Entries shown
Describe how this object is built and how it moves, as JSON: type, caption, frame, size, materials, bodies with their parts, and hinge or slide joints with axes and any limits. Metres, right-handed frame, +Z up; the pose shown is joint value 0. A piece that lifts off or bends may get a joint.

--

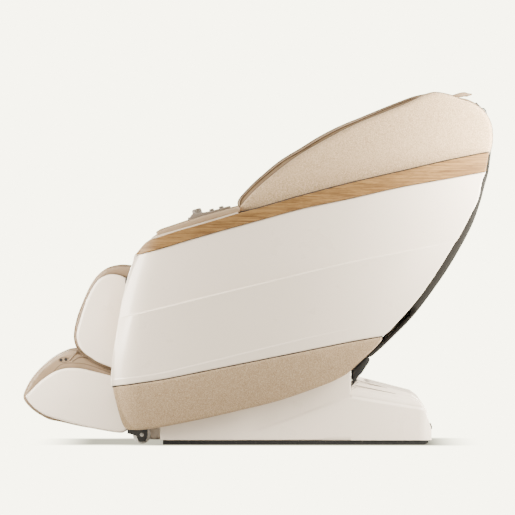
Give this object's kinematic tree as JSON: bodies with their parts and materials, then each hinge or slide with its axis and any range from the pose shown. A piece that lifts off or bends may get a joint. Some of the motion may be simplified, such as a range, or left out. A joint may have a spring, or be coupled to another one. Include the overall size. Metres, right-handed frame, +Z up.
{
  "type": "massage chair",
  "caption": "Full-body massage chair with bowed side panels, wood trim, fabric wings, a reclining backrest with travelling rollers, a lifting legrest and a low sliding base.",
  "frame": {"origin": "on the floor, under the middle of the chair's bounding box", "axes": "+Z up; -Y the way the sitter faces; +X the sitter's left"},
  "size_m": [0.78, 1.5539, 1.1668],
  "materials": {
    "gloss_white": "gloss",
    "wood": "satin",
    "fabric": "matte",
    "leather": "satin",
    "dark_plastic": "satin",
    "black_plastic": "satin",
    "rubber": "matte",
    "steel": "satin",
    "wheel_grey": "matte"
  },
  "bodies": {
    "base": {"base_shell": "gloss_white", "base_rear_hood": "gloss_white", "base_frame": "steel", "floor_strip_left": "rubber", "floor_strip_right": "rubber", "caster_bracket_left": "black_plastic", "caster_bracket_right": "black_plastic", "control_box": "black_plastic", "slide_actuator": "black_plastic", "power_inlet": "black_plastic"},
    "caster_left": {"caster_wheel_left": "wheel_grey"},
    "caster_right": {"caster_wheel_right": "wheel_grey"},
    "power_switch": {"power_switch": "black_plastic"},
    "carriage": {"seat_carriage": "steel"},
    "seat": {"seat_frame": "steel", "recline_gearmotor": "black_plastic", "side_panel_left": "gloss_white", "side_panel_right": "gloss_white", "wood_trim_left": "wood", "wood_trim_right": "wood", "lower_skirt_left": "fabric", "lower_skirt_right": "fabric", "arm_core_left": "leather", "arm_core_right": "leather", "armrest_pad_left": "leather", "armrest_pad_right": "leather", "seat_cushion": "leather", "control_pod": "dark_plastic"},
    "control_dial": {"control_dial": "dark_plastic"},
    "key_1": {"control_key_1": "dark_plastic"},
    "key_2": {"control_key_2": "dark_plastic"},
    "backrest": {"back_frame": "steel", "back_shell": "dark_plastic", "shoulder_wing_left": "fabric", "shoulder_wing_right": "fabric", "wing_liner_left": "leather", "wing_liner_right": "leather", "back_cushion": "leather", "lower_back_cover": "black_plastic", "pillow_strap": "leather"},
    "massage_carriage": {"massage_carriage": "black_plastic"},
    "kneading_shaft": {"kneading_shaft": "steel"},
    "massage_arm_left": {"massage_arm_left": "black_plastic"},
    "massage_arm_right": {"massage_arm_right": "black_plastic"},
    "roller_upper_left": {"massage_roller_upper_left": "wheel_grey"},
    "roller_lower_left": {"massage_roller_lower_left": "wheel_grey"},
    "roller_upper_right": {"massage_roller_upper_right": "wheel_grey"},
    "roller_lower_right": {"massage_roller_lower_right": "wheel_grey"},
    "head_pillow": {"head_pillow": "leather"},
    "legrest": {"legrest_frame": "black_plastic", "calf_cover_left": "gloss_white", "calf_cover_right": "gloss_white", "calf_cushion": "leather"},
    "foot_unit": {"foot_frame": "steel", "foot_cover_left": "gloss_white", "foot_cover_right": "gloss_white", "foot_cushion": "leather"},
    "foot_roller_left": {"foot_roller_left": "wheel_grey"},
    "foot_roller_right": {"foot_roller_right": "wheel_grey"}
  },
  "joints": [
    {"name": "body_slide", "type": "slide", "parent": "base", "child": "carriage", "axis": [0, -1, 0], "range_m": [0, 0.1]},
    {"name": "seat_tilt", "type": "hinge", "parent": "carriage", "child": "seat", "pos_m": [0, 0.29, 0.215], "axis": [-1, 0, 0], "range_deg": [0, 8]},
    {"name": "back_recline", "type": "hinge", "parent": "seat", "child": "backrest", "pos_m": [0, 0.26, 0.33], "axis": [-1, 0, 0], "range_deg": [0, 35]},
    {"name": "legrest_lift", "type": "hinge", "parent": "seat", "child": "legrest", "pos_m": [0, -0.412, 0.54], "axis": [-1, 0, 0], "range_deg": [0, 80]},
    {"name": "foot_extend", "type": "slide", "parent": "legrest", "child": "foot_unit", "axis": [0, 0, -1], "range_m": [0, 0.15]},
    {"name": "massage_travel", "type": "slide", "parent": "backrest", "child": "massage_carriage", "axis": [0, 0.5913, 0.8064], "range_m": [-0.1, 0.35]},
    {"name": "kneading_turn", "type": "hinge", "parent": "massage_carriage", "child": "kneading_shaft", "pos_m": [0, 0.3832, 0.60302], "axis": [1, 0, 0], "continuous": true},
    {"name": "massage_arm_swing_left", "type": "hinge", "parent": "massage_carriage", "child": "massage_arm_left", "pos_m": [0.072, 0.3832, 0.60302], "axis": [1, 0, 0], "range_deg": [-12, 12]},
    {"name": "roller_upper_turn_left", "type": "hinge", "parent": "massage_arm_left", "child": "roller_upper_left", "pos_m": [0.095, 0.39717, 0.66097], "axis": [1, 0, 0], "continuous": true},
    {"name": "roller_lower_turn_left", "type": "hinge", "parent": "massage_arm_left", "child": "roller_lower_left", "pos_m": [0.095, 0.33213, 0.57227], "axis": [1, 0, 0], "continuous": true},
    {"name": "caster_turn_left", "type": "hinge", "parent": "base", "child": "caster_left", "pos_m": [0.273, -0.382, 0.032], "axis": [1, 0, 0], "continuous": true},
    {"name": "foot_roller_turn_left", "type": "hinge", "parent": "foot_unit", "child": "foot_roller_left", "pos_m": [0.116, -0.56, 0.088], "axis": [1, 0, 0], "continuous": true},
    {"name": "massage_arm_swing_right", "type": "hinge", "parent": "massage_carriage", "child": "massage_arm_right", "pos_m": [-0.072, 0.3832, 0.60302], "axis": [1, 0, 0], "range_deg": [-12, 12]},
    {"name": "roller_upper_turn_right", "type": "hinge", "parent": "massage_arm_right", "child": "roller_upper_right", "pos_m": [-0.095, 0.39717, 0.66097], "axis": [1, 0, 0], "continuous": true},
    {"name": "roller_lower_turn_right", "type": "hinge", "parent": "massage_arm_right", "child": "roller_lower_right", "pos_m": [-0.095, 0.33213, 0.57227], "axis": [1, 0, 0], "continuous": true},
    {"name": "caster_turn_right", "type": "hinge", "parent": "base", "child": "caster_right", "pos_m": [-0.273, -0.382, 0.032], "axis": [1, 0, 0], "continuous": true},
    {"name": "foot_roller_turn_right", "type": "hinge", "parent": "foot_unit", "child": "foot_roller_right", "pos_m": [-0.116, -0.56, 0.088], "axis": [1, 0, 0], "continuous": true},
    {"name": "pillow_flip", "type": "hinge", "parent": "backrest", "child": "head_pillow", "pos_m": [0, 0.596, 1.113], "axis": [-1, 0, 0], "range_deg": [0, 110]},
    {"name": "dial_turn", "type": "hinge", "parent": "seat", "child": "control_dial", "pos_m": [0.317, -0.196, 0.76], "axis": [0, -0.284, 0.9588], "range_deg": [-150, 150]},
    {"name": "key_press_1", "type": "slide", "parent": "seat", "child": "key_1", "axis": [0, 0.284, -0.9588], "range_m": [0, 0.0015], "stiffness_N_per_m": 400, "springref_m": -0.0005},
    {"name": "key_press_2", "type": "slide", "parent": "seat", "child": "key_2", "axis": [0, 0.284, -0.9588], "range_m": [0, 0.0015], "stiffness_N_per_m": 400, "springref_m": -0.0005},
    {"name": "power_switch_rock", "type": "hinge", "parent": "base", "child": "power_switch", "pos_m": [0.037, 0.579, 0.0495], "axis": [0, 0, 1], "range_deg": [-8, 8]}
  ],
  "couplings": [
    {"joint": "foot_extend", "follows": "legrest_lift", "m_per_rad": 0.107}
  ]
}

Task details
Collect the lines of the data that carry the word "piece".

Task result
Describe how this object is built and how it moves, as JSON: type, caption, frame, size, materials, bodies with their parts, and hinge or slide joints with axes and any limits. Metres, right-handed frame, +Z up; the pose shown is joint value 0. A piece that lifts off or bends may get a joint.
Give this object's kinematic tree as JSON: bodies with their parts and materials, then each hinge or slide with its axis and any range from the pose shown. A piece that lifts off or bends may get a joint. Some of the motion may be simplified, such as a range, or left out. A joint may have a spring, or be coupled to another one. Include the overall size. Metres, right-handed frame, +Z up.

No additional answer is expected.